(THE REQUEST): Below is a listing; reproduce each line of it exactly.

(MATERIAL PROVIDED):
....................

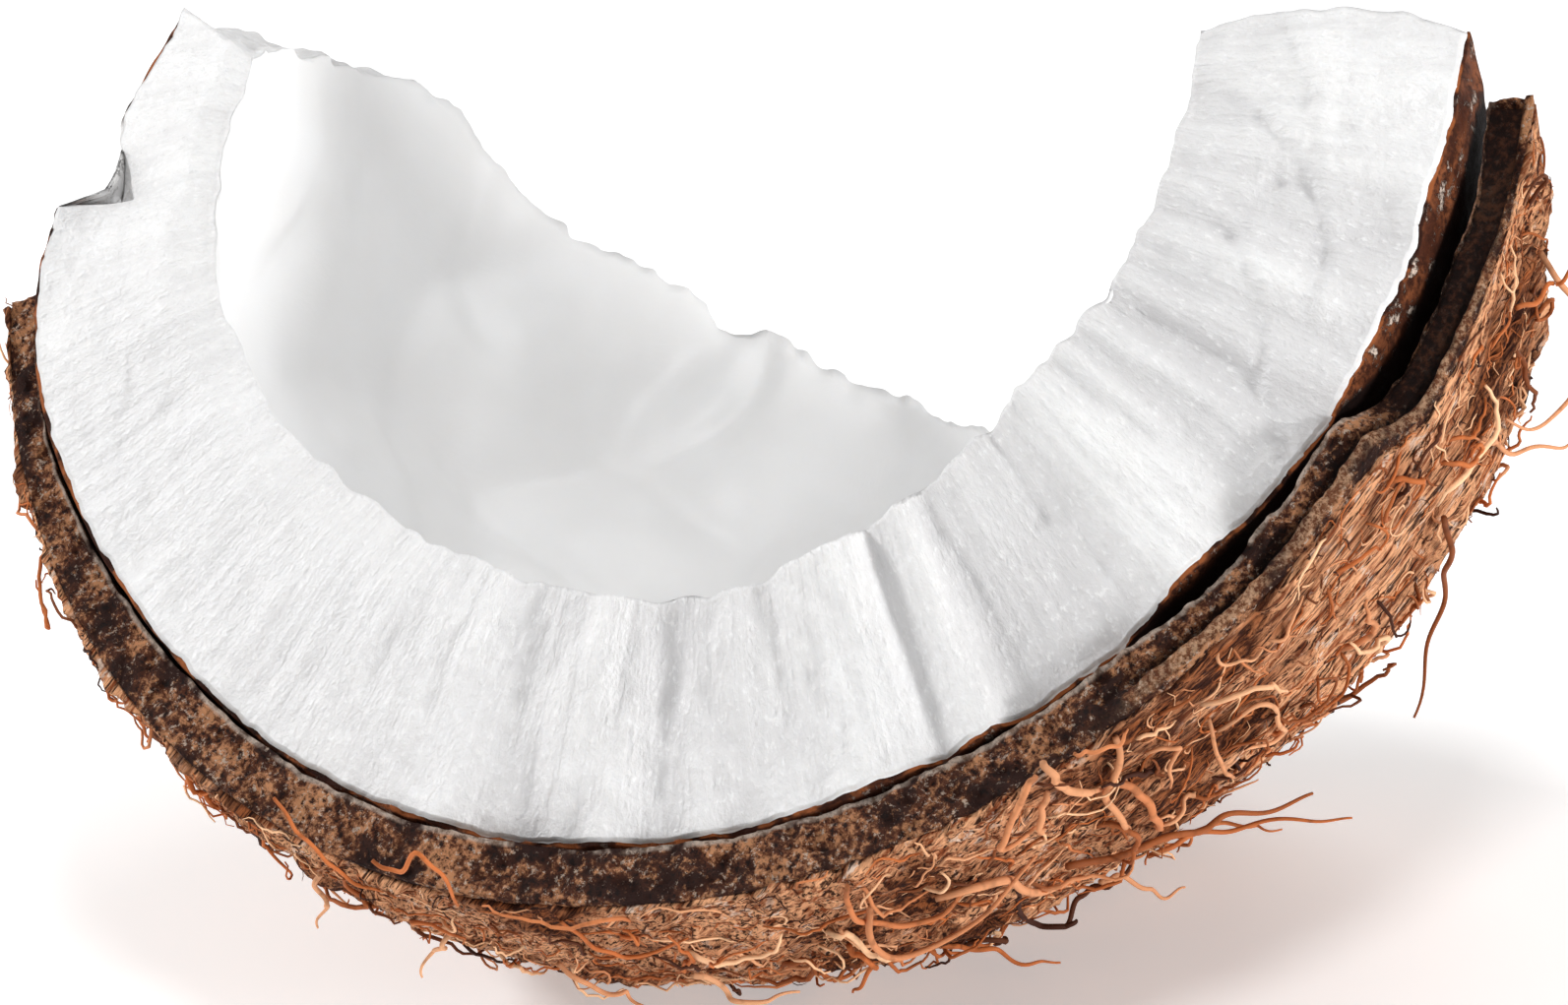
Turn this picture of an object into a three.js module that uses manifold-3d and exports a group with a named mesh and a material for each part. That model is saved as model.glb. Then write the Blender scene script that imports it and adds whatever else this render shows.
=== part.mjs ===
// A broken piece of a ripe coconut, about a quarter of the nut, as it lies on a table.
//
// The nut is first built about its own centre: X runs from pole to pole, Z is the way the front
// break faces, and Y lies across. Four layers grew one around the other: white meat, its thin brown
// skin, the hard shell, and what is left of the husk's fibres. Each layer is a slab between two
// surfaces around the centre, and ends at two breaks: the front one, nearly flat, and the back one,
// which wanders round the nut. At the end the piece is rolled over until its weight hangs lowest.
// Millimetres, +Z up, origin at the middle of the worn flat that it rests on.

import * as THREE from "three";
import Module from "manifold-3d";
import { ParametricGeometry } from "three/addons/geometries/ParametricGeometry.js";
import { mergeVertices } from "three/addons/utils/BufferGeometryUtils.js";

// The whole nut, outside of the shell.
const NUT_LENGTH = 109.6;
const NUT_WIDTH = 98;

// Layers, outside in. The mat is worn thin round the front edge, and is whole from there to a depth
// given as the downward part of the direction from the centre.
const MAT_THICKNESS = 1.2;
const MAT_AT_EDGE = 0.5;
const MAT_THICKENS_FROM = 0.05;
const MAT_WHOLE_AT = 0.4;
const SHELL_THICKNESS = 3.7;
const SKIN_THICKNESS = 0.6;
const MEAT_AT_POLE = 14.6;
const MEAT_AT_SIDE = 11.8;
const CLEARANCE = 0.3;

// The hollow sits off centre, so the meat is thicker on one side.
const HOLLOW_SHIFT = 3;

// Swellings and dents of the surfaces: the direction they lie in, how far out they stand, and how
// wide they are as an angle in radians. In the loose gap the shell stands off from its skin.
const LOOSE_GAPS = [{ at: new THREE.Vector3(-0.1, -1, 0), out: 0.5, spread: 0.5 }];
const MEAT_BUMPS = [
  { at: new THREE.Vector3(-0.8, 0.6, 0.06), out: 1.8, spread: 0.3 },
  { at: new THREE.Vector3(-0.33, 0.94, 0.03), out: -2.2, spread: 0.24 },
  { at: new THREE.Vector3(0.6, -0.8, 0), out: 0.5, spread: 0.3 },
];
const HOLLOW_BUMPS = [
  { at: new THREE.Vector3(-0.76, -0.62, 0.15), out: 2.4, spread: 0.45 },
  { at: new THREE.Vector3(-0.8, 0.57, 0.2), out: 1.2, spread: 0.4 },
];
const SHELL_BUMPS = [{ at: new THREE.Vector3(0.6, -0.8, 0), out: -0.9, spread: 0.4 }];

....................

(FULL SOLUTION):
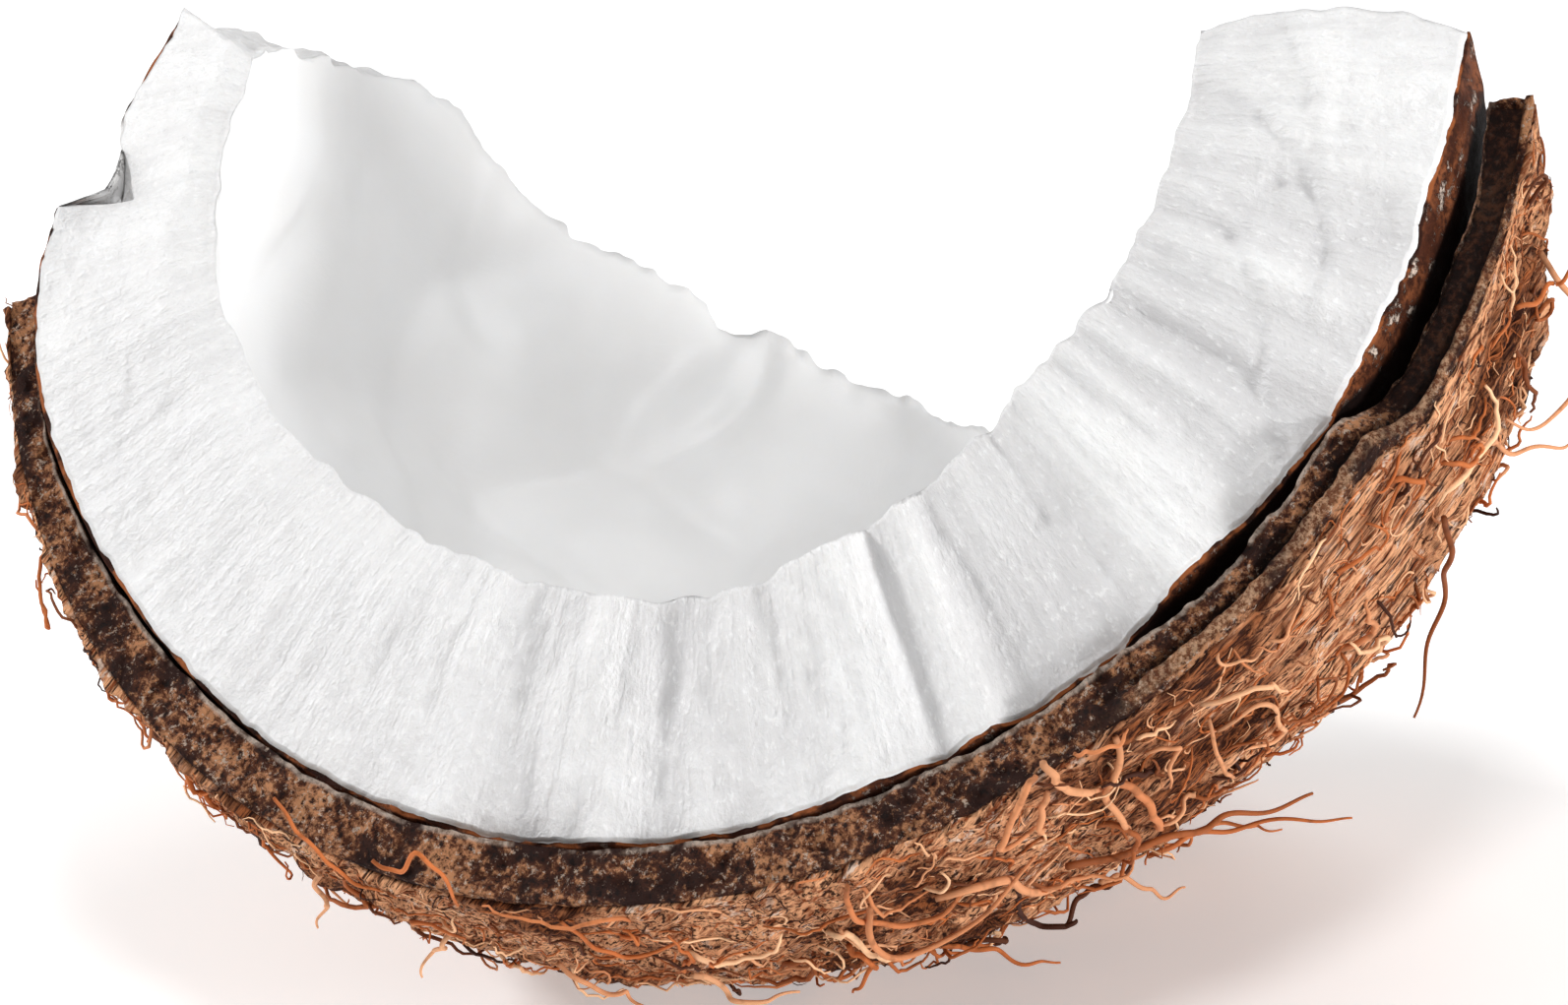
Turn this picture of an object into a three.js module that uses manifold-3d and exports a group with a named mesh and a material for each part. That model is saved as model.glb. Then write the Blender scene script that imports it and adds whatever else this render shows.
=== part.mjs ===
// A broken piece of a ripe coconut, about a quarter of the nut, as it lies on a table.
//
// The nut is first built about its own centre: X runs from pole to pole, Z is the way the front
// break faces, and Y lies across. Four layers grew one around the other: white meat, its thin brown
// skin, the hard shell, and what is left of the husk's fibres. Each layer is a slab between two
// surfaces around the centre, and ends at two breaks: the front one, nearly flat, and the back one,
// which wanders round the nut. At the end the piece is rolled over until its weight hangs lowest.
// Millimetres, +Z up, origin at the middle of the worn flat that it rests on.

import * as THREE from "three";
import Module from "manifold-3d";
import { ParametricGeometry } from "three/addons/geometries/ParametricGeometry.js";
import { mergeVertices } from "three/addons/utils/BufferGeometryUtils.js";

// The whole nut, outside of the shell.
const NUT_LENGTH = 109.6;
const NUT_WIDTH = 98;

// Layers, outside in. The mat is worn thin round the front edge, and is whole from there to a depth
// given as the downward part of the direction from the centre.
const MAT_THICKNESS = 1.2;
const MAT_AT_EDGE = 0.5;
const MAT_THICKENS_FROM = 0.05;
const MAT_WHOLE_AT = 0.4;
const SHELL_THICKNESS = 3.7;
const SKIN_THICKNESS = 0.6;
const MEAT_AT_POLE = 14.6;
const MEAT_AT_SIDE = 11.8;
const CLEARANCE = 0.3;

// The hollow sits off centre, so the meat is thicker on one side.
const HOLLOW_SHIFT = 3;

// Swellings and dents of the surfaces: the direction they lie in, how far out they stand, and how
// wide they are as an angle in radians. In the loose gap the shell stands off from its skin.
const LOOSE_GAPS = [{ at: new THREE.Vector3(-0.1, -1, 0), out: 0.5, spread: 0.5 }];
const MEAT_BUMPS = [
  { at: new THREE.Vector3(-0.8, 0.6, 0.06), out: 1.8, spread: 0.3 },
  { at: new THREE.Vector3(-0.33, 0.94, 0.03), out: -2.2, spread: 0.24 },
  { at: new THREE.Vector3(0.6, -0.8, 0), out: 0.5, spread: 0.3 },
];
const HOLLOW_BUMPS = [
  { at: new THREE.Vector3(-0.76, -0.62, 0.15), out: 2.4, spread: 0.45 },
  { at: new THREE.Vector3(-0.8, 0.57, 0.2), out: 1.2, spread: 0.4 },
];
const SHELL_BUMPS = [{ at: new THREE.Vector3(0.6, -0.8, 0), out: -0.9, spread: 0.4 }];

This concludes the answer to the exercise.